On November 23, 1998, I asked the Prime Minister during question period when the government would call a complete independent judicial inquiry into the security at APEC, a relevant question then and now. Because the public complaints commission has never had a mandate under the RCMP act to investigate the Prime Minister's office, the public complaints commission has never had the opportunity to delve into allegations that the RCMP was only following government orders when it pepper sprayed protesters in 1997.

The embarrassing actions of the Liberal government and the solicitor general of the day to avoid broad accountability prompted some to call for the end of the RCMP public complaints commission.

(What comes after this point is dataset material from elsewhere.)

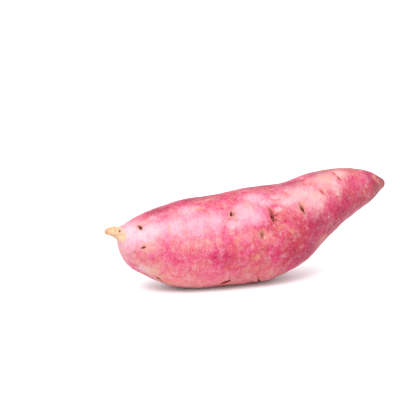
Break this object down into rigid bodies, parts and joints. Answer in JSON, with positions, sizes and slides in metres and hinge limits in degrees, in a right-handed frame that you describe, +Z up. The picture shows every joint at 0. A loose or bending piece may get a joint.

In the aftermath of resignations, indignation and media manipulations, the commission went into hibernation and only recently returned to the spotlight when the new committee chairman, Ted Hughes, a very able and learned jurist, was appointed.

Since his appointment by the Prime Minister, Mr. Hughes has shown his ability to make an impartial and fair process work. Mr. Hughes has stated that he will go where the evidence leads him and that his questions will be answered. Mr. Hughes must have the Liberals shaking in their boots with this attitude because as he has stated he will not rule out issuing a subpoena that might call for the testimony of the Prime Minister at this inquiry.

During question period in November the Prime Minister responded to my question by stating: “The inquiry can ask on all subjects it wants of anybody in the bureaucracy and even in my office and not only of the RCMP”. I wonder how comfortable the Prime Minister is with that statement now that he does not control the commission like a puppet on a string.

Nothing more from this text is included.